More specifically, the City acquired title to a portion of 153 Darlington Avenue (Block 6309, Lot 53), owned by Riccio. Before the taking, the lot was 64 feet in width by 100 feet in length and was improved with a 2,850 square foot, two-family, detached residence. In this proceeding, the City took title to a portion of the property that measures 28 feet in width and 100 feet in length along the easterly portion of the side yard; a one foot strip remains on the far side of the parcel taken by the City. After the taking, the parcel measures 35 feet in width and 100 feet in length, plus the one foot sliver.

The City also acquired title to a portion of 540 Lamont Avenue (Block 6311, Lot 13), owned by the Alois. Before the taking, the lot was 90 feet in width and 100 feet in length and was improved with a 3,450 square foot, two-family, detached residence. In this proceeding, the City took title to a portion of the property that measures 28 feet in width and 100 feet in length along the western portion of the property; a one foot strip remains on the far side of the parcel taken by the City. After the taking, the parcel measures 61 in width and 100 feet in length, plus the one foot sliver.

Both properties are located in an R3X zoning district, which requires a minimum 40 foot lot width and a minimum lot area of 3,800 square foot.
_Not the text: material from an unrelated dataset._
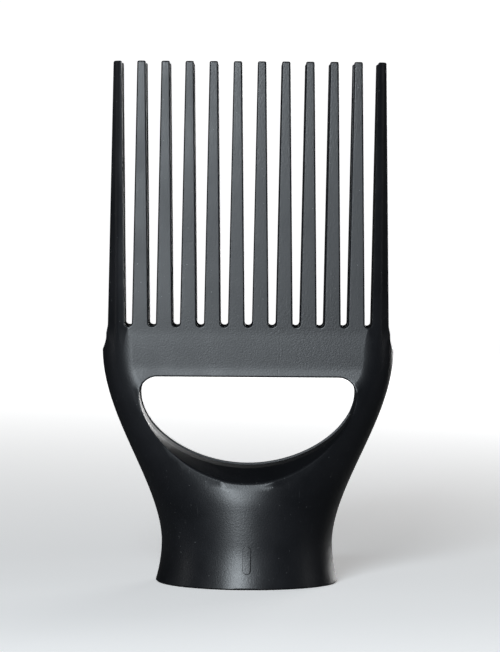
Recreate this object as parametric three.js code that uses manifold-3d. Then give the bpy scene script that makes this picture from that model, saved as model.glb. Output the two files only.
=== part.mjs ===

Claimants' Appraisal Reports

In their respective appraisal reports, both Riccio and the Alios value those portions of their properties taken by the City at $379,000. In reaching his valuation, utilizing the sales comparison approach, Lally first determines the "appraised value before." Accordingly, in reliance upon four comparable sales for the property formerly owned by the Alois, Lally values it at $910,000 and in reliance upon three comparable sales, Lally values the property formerly owned by Riccio at $779,000. Lally then values the land as vacant, without improvements, also using the sales comparison approach. In so doing, Lally determines that the "median value indicator" is $85 per square foot and he calculates the direct damages by multiplying that value by the number of square feet in the portion of property taken. Lally accordingly determines that the direct damages for each parcel is $246,000, i.e., 2,900 square feet X $85 per square foot. Accordingly, the "indicated remainder value" for the Alios' property is $663,000 ($910,000 — $246,000) and the "indicated remainder value" for Riccio's property is $532,000 ($779,000 — $246,500).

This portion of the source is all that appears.